Mexico Picks A President Amid Drug War, Weak Economy

Originally published on Tue June 26, 2012 8:06 pm

The clear front-runner in Mexico's poll on Sunday is Enrique Pena Nieto, a member of the Institutional Revolutionary Party (PRI), which ran Mexico for 71 years until ousted from power in 2000.

Pena Nieto, 45, insists his party has changed its old authoritarian ways, and he's promised a new approach in the drug war, while saying he will take care of the country's failing education system and boost the salaries of hard-working Mexicans.

That's a much different tune than that of the old PRI, which had a reputation for widespread corruption, election rigging and colluding with drug traffickers.

This week nearly 100,000 party faithful packed the massive Aztec Stadium in Mexico City to see the candidate. Many traveled hours from nearby states on buses, filled with meals and snacks, paid for by the PRI.

Pena Nieto told the crowd that together they will leave the old political practices behind.

"We will be a modern government committed to democratic values of liberty, transparency and a full accounting of resources," he said.

Referring to the past 12 years under presidents from the National Action Party, or PAN, Pena Nieto said it was time to leave behind economic stagnation, social decline and violence.

Polls Favor Pena Nieto

Polls show that his message is resonating. In nearly all polls, he's had a solid double-digit lead for months.

Voter Romel Velez Gonzales, who came to the rally, said the current PAN administration hasn't made the country safer or more prosperous.

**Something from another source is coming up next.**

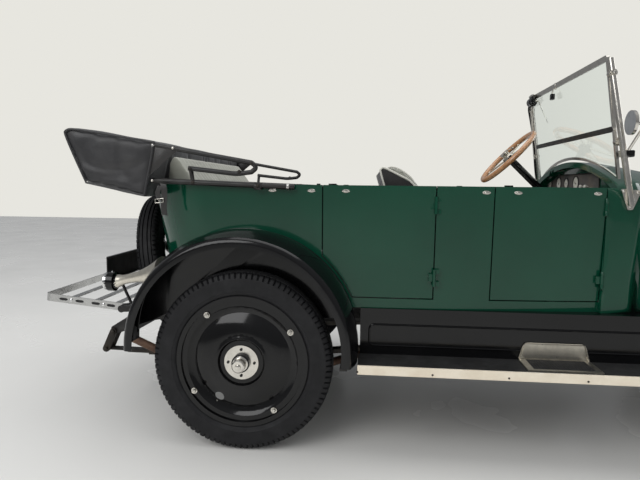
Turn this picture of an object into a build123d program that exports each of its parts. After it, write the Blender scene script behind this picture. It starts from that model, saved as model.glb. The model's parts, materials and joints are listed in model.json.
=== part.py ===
from build123d import *
import os
from math import asin, atan2, cos, degrees, hypot, pi, radians, sin, sqrt, tan

# An open four-door touring car of the 1920s with its top folded. Sizes are in mm.
# X points forward from the rear axle, Y to the car's left, Z up from the ground.
# The last lines move everything so that X = 0 is the middle of the whole car.

# Wheels and axles
wheelbase = 2616
wheel_track = 1422
tyre_radius = 385
tyre_width = 116
rim_radius = 281
rim_half_width = 50
rim_sheet = 6
bead_radius = 268
disc_sheet = 6
hub_radius = 48
spindle_radius = 22
bearing_gap = 0.05
bolt_circle_radius = 246
hub_cap_radius = 27
hub_cap_reach = 112
drum_radius = 140

# Clearances
seat_gap = 0.3
door_gap = 5
lid_gap = 6

# Chassis frame
rail_top = 600
rail_height = 110
rail_flange = 45
rail_sheet = 5
rail_rear_y = 440
rail_front_y = 376
rear_horn_x = -708
rear_horn_z = 408
front_horn_x = 3015
front_horn_z = 438
spring_width = 45
leaf_thickness = 7
spring_eye_radius = 16
horn_half = 22
bumper_hole_x = 3008
bumper_hole_z = 447
bumper_hole_radius = 7
rear_spring_y = 435
rear_spring_front_x = 640
rear_spring_front_z = 392
front_spring_y = 345
front_spring_drop = 12
front_leaves = 5
rear_cross_x = -420

# Engine, gearbox and torque tube
engine_rear_x = 1960
engine_front_x = 2505
gearbox_rear_x = 1480
tube_front_z = 460
axle_nose = 140

# Front axle and steering
kingpin_y = 625
kingpin_radius = 12
beam_drop = 62
tie_arm_length = 150
drag_arm_length = 170
pitman_length = 170
pitman_x = 2041
steering_wheel_y = 345
steering_wheel_x = 1325
steering_wheel_z = 1306
steering_wheel_radius = 203
column_angle = 44.1
column_radius = 21

# Body tub
sill_height = 605
belt_height = 1130
body_wall = 32
floor_thickness = 16
tub_rear_x = -510
tub_corner = 305
tub_front_x = 1497
rear_half_width = 645
middle_half_width = 652
front_half_width = 600
rear_lean = 90
side_lean = 25

# Doors: the rear edge, the front edge and the lower edge
rear_door_rear_x = 325
rear_door_front_x = 799
front_door_rear_x = 1037
door_bottom = 650
door_fender_gap = 14
hinge_radius = 7
hinge_pin_radius = 3.5
hinge_half = 16
hinge_heights = (745, 1050)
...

Velez, who runs a small business, says when it comes down to it he doesn't really believe the PRI has changed — but he's willing to give it the benefit of the doubt.

This is huge shift in popular opinion for the party that dominated Mexico for nearly all of the 20th century.

But many Mexicans feel the right-of-center party that's ruled since 2000, the PAN, hasn't fulfilled its promises of political and economic reform.

On top of that, current President Felipe Calderon's war on narcotrafficking has left more than 50,000 people dead and vast parts of northern Mexico are now ungovernable.

Out Of Power, Party Regroups

Political analyst Joy Langston Hawkes says the PRI masterfully regrouped and has come back roaring. The party now holds hundreds of mayor's posts, and more importantly, a majority of the governorships.

"Governors are very, very important in vote winning and vote mobilization," she says.

She says this time around the PRI picked — some say groomed — a very popular candidate in Pena Nieto.

He was the governor of the state of Mexico, just outside the capital, and left with high approval ratings. He is young, handsome and is married to one of the country's most famous soap opera stars.

Pena Nieto has recently picked up influential endorsements. To the surprise of many, former President Vicente Fox — who is from the PAN — announced he's backing Pena Nieto.

Fox told NPR he's convinced that Pena Nieto is the only candidate capable of breaking through Mexico's political gridlock.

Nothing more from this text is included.